Validation (Optimistic) Concurrency Control Techniques

 

In all the concurrency control techniques we have discussed so far, a certain degree of checking is done before a database operation can be executed. For example, in locking, a check is done to determine whether the item being accessed is locked. In timestamp ordering, the transaction timestamp is checked against the read and write timestamps of the item. Such checking represents overhead during transaction execution, with the effect of slowing down the transactions.

 

In optimistic concurrency control techniques, also known as validation or certification techniques, no checking is done while the transaction is executing. Several theoretical concurrency control methods are based on the validation technique. We will describe only one scheme here. In this scheme, updates in the trans-action are not applied directly to the database items until the transaction reaches its end. During transaction execution, all updates are applied to local copies of the data items that are kept for the transaction.6 At the end of transaction execution, a validation phase checks whether any of the transaction’s updates violate serializability. Certain information needed by the validation phase must be kept by the system. If serializability is not violated, the transaction is committed and the database is updated from the local copies; otherwise, the transaction is aborted and then restarted later.

 

There are three phases for this concurrency control protocol:

 

        Read phase. A transaction can read values of committed data items from the database. However, updates are applied only to local copies (versions) of the data items kept in the transaction workspace.

 

        Validation phase. Checking is performed to ensure that serializability will not be violated if the transaction updates are applied to the database.

 

        Write phase. If the validation phase is successful, the transaction updates are applied to the database; otherwise, the updates are discarded and the trans-action is restarted.

 

The idea behind optimistic concurrency control is to do all the checks at once; hence, transaction execution proceeds with a minimum of overhead until the validation phase is reached. If there is little interference among transactions, most will be validated successfully. However, if there is much interference, many transactions that execute to completion will have their results discarded and must be restarted later. Under these circumstances, optimistic techniques do not work well. The techniques are called optimistic because they assume that little interference will occur and hence that there is no need to do checking during transaction execution.

 

The optimistic protocol we describe uses transaction timestamps and also requires that the write_sets and read_sets of the transactions be kept by the system. Additionally, start and end times for some of the three phases need to be kept for each transaction. Recall that the write_set of a transaction is the set of items it writes, and the read_set is the set of items it reads. In the validation phase for transaction Ti, the protocol checks that Ti does not interfere with any committed transactions or with any other transactions currently in their validation phase. The validation phase for Ti checks that, for each such transaction Tj that is either committed or is in its validation phase, one of the following conditions holds:

 

        Transaction Tj completes its write phase before Ti starts its read phase.

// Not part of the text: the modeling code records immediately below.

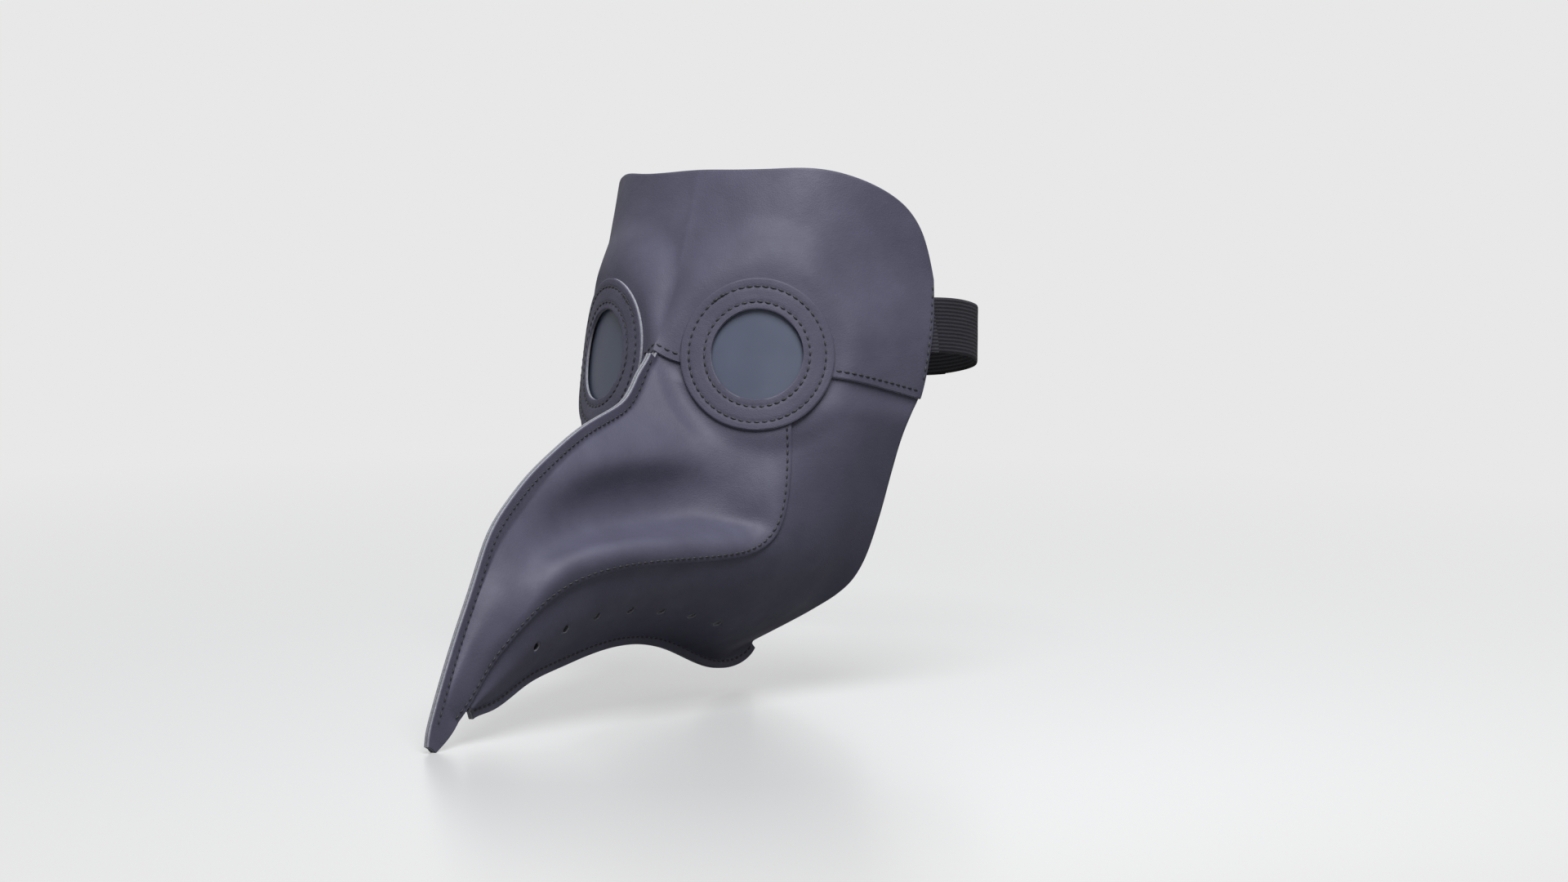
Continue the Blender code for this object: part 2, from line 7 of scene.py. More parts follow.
import bpy
import numpy as np
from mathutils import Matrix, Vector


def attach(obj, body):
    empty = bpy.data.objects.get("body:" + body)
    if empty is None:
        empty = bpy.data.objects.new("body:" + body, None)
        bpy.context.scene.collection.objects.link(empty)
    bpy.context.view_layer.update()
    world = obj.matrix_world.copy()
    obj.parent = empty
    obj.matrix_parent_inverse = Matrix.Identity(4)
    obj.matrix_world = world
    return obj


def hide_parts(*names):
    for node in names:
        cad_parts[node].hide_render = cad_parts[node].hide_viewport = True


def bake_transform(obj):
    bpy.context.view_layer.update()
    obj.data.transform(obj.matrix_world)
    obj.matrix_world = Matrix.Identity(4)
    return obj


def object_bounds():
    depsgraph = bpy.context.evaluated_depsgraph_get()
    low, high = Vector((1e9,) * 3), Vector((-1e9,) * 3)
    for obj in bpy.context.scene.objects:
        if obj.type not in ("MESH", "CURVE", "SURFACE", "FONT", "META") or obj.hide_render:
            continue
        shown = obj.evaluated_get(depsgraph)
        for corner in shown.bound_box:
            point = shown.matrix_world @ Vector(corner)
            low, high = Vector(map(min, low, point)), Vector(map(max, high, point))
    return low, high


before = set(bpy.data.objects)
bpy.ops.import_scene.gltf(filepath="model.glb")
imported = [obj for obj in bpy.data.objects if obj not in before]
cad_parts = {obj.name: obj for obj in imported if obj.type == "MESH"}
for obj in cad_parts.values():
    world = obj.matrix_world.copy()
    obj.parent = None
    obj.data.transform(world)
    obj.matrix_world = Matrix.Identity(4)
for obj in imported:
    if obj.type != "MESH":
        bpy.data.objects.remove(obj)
CAD_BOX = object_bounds()

MM = 0.001
SLOPE_STEP = 0.01
NEWTON_STEPS = 12
SHARP_ANGLE = math.radians(48.0)

# Leather shell, as in the CAD
LEATHER = 1.6
LAP_SINK = 1.85
HALF_GAP = 0.15
FLANGE_FACE = LEATHER + HALF_GAP
RIDGE_FLANGE = 5.5
BROW_FLANGE = 2.5
TIP_FLANGE = 4.0
KEEL_FLANGE = 4.0
EDGE_ROUND = 0.35

BROW_ROW = 3.0
RIDGE_START_ROW = 3.2
FULL_FLANGE_ROW = 4.3
TAPER_ROW = 15.0
CHIN_ROW = 7.0
CHEEK_END_ROW = 14.0
TIP_ROW = 16.0
LAP_COLUMN = 4.0
EDGE_COLUMN = 6.0
TUCK = 0.33

# Net units over which a tucked edge comes up from under its seam
SINK_START = 0.12
BROW_FADE = 0.8
LAP_FADE = 0.9

# Net units between a cut edge and the grid line beside it, which keeps its rounding narrow
RIM_LINE = 0.014
LAP_LINE = 0.02

# Passes that round the fold between a flange and its panel, and the grid lines they reach
RIDGE_PASSES = 5
KEEL_PASSES = 4
FOLD_REACH = 4

# Unevenness of the hide: height, size and phase of each layer
SWELLS = ((0.22, 16.0, 0.6), (0.08, 6.0, 1.9))

# The sewn mask's own lean: drop of the right brow; height, axis, length and phase of the beak's waves
BROW_DROP = 2.6
BEAK_WAVES = ((0.45, 2, 21.0, 0.0), (0.25, 1, 7.5, 0.8))

# Eye windows
EYE_CENTRE = np.array((50.5, 29.1, 0.0))
EYE_YAW = math.radians(31.0)
EYE_PITCH = math.radians(7.6)
EYE_BEND_RADIUS = 144.0
EYE_BEND_SKEW = 2.4e-5
EYE_FLAT_RADIUS = 43.0
EYE_BLEND_RADIUS = 56.0
EYE_BLEND_RISE = 22.0
EYE_HOLE_RADIUS = 33.0
EYE_HOLE_SNAP = 1.1
EYE_HOLE_DEPTH = 9.0
RING_RADIUS = 41.6
RING_OPENING = 24.7
RING_GAP = 0.15
RING_GRID = 0.62
RING_TURNS = 180
GROOVE_DEPTH = 0.26
GROOVE_BEAT = 0.12
GROOVE_WIDTH = 1.15
LENS_RADIUS = 31.5
LENS_FACE = -1.1
LENS_THICKNESS = 1.0
LENS_BEND_RADIUS = 31.3
LENS_TURNS = 96

VENT_RADIUS = 2.5
VENT_SIDES = 24
VENT_CUT = 6.0
VENT_FIRST_GUESS = (10.0, 5.0)
VENT_SPOTS = (
    (-126.0, -157.0), (-104.0, -147.5), (-81.0, -141.0), (-55.0, -138.0),
    (-30.0, -138.5), (-5.0, -141.0), (18.0, -145.0),
)

# Thread
STITCH_PITCH = 4.3
STITCH_LENGTH = 3.75
THREAD_RADIUS = 0.46
STITCH_SIDES = 8
STITCH_RINGS = 7
STITCH_LEAN = 0.16
STITCH_RISE = 0.62
STITCH_DIVE = 0.75
STITCH_END_SIZE = 0.45
BACK_TACK_RADIUS = 0.55
LAP_STITCH_ROWS = (3.9, 14.6)
RIM_STITCH_ROWS = (0.35, 2.62)
RIDGE_STITCH_ROWS = (3.35, 15.0)
KEEL_STITCH_ROWS = (7.05, 13.9)
RING_OUTER_STITCH = 37.0
RING_INNER_STITCH = 28.6
LAP_STITCH_INSET = 2.6
BROW_STITCH_INSET = 4.0
RIM_STITCH_INSET = 1.9
RIDGE_STITCH_LIFT = 0.7
KEEL_STITCH_LIFT = 0.2

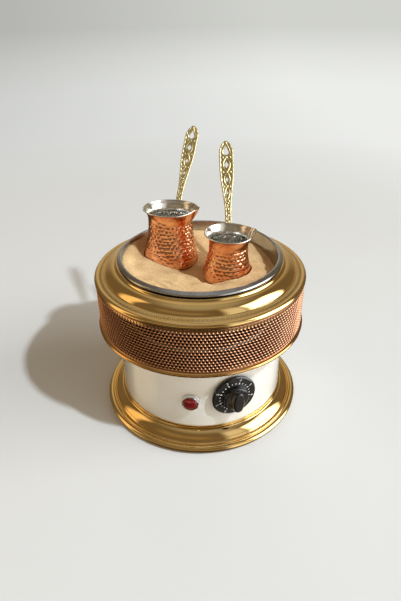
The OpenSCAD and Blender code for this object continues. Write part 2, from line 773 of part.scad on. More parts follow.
module large_pot() {
    color(copper) place_large() pot_shell(large_h, large_rim_r, large_neck_r, large_base_r, large_yaw,
        large_spout);
}
module large_handle() {
    color("#cdb35c") place_large() pot_handle(large_h, large_neck_r, large_yaw, large_tilt);
}
module large_rivets() { color(copper) place_large() pot_rivets(large_h, large_neck_r, large_yaw); }
module small_pot() {
    color(copper) place_small() pot_shell(small_h, small_rim_r, small_neck_r, small_base_r, small_yaw,
        small_spout);
}
module small_handle() {
    color("#cdb35c") place_small() pot_handle(small_h, small_neck_r, small_yaw, small_tilt);
}
module small_rivets() { color(copper) place_small() pot_rivets(small_h, small_neck_r, small_yaw); }

base_ring();
base_pan();
rubber_feet();
foot_screws();
foot_nuts();
base_screws();
base_nuts();
drum_shell();
deck_plate();
deck_screws();
deck_nuts();
trim_ring();
perforated_band();
support_ring();
spacer_tubes();
tie_rods();
tie_nuts();
top_ring();
insulation_disc();
heat_shield();
plate_pillars();
pillar_screws();
hot_plate();
heating_element();
element_clamp();
clamp_bolt();
thermostat_bulb();
thermostat_body();
thermostat_screws();
thermostat_shaft();
knob();
pilot_body();
pilot_nut();
pilot_bezel();
pilot_lens();
terminal_block();
terminal_screws();
earth_screw();
wiring();
cable_grommet();
sand_bowl();
sand();
large_pot();
large_handle();
large_rivets();
small_pot();
small_handle();
small_rivets();
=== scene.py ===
import json
import math

import bmesh
import bpy
import numpy as np
from mathutils import Matrix, Vector, geometry, noise


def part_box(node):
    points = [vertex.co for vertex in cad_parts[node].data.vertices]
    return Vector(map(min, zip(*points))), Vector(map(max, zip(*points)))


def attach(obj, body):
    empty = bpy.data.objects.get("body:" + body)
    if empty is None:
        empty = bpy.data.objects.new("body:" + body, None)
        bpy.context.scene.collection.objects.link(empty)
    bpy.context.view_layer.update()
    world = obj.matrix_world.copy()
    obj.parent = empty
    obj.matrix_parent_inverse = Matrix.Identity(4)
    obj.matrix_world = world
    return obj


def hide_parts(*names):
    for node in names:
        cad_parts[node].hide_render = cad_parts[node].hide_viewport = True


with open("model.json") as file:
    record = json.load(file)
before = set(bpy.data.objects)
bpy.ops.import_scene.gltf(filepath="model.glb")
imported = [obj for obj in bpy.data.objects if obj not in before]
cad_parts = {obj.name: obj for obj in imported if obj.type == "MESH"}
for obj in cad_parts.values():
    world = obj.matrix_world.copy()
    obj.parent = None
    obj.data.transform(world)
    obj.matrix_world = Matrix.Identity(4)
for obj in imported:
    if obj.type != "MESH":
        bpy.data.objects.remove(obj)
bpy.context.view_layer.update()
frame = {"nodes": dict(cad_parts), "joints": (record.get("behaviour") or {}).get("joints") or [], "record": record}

# An electric sand heater with two hammered copper coffee pots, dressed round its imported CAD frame.
# Lengths in this script are millimetres unless a name ends in _m; build() turns them into metres.

MM = 0.001
RECORD = frame["record"]
JOINTS = {joint["name"]: joint for joint in frame["joints"]}

# Each pot's sand_line is the height of the sand round it, by turn from the front towards the right
LARGE_POT = {
    "name": "large", "body": "large_cezve", "joint": "large_cezve_lift",
    "base_at": (-35.3, 37.9, 186.2),
    "height": 78, "rim": 35.3, "neck": 29, "base": 36.2, "yaw": 17.4, "tilt": 4.9, "spout": 23,
    "dents_round": 37, "seed": 3,
    "sand_line": ((-180, 206), (-130, 205), (-79, 202), (-52, 204.5), (-31, 202.5), (-13, 199.5),
                  (3, 195.5), (20, 191), (36, 191), (52, 192), (63, 192.5), (90, 195), (130, 200)),
}
SMALL_POT = {
    "name": "small", "body": "small_cezve", "joint": "small_cezve_lift",
    "base_at": (32.3, -16.6, 187.0),
    "height": 64, "rim": 30.1, "neck": 24.3, "base": 30.8, "yaw": 10.4, "tilt": -4.7, "spout": 4.5,
    "dents_round": 31, "seed": 8,
    "sand_line": ((-180, 199), (-130, 191), (-92, 186.5), (-70, 187.5), (-49, 192.5), (-28, 198),
                  (-4, 202.5), (23, 204), (49, 204), (63, 204.6), (90, 203), (130, 200)),
}
POTS = (LARGE_POT, SMALL_POT)
BOWL_R = 98
BOWL_CORNER = 20


# ---- Small geometry helpers ----

def cosd(degrees):
    return math.cos(math.radians(degrees))


def sind(degrees):
    return math.sin(math.radians(degrees))


def arc(centre, radius, start, stop, steps):
    """Points (radius, height) along an arc between two angles in degrees."""
    turns = np.linspace(start, stop, steps + 1)
    return [(centre[0] + radius * cosd(a), centre[1] + radius * sind(a)) for a in turns]


def turned(degrees, axis):
    return Matrix.Rotation(math.radians(degrees), 4, axis)


def box_mm(node):
    """A CAD node's lowest and highest corners in millimetres."""
    low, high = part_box(node)
    return low / MM, high / MM


def revolve(outline, segments, relief=None):
    """Points and faces of a closed outline of (radius, height) swept round +Z.
    relief(radius, height, turn) may move the points: it returns how far out and how far up."""
    outline = np.asarray(outline, float)
    count = len(outline)
    turn = np.arange(segments)[:, None] * 2 * math.pi / segments
    radius = np.repeat(outline[None, :, 0], segments, axis=0)
    height = np.repeat(outline[None, :, 1], segments, axis=0)
    if relief:
        out, up = relief(radius, height, turn)
        radius, height = radius + out, height + up
    points = np.stack([radius * np.cos(turn), radius * np.sin(turn), height], axis=2).reshape(-1, 3)
    return points, grid_faces(segments, count)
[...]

        Ti starts its write phase after Tj completes its write phase, and the read_set of Ti has no items in common with the write_set of Tj.

 

        Both the read_set and write_set of Ti have no items in common with the write_set of Tj, and Tj completes its read phase before Ti completes its read phase.

 

When validating transaction Ti, the first condition is checked first for each transaction Tj, since (1) is the simplest condition to check. Only if condition 1 is false is condition 2 checked, and only if (2) is false is condition 3—the most complex to evaluate—checked. If any one of these three conditions holds, there is no interference and Ti is validated successfully. If none of these three conditions holds, the validation of transaction Ti fails and it is aborted and restarted later because interference may have occurred.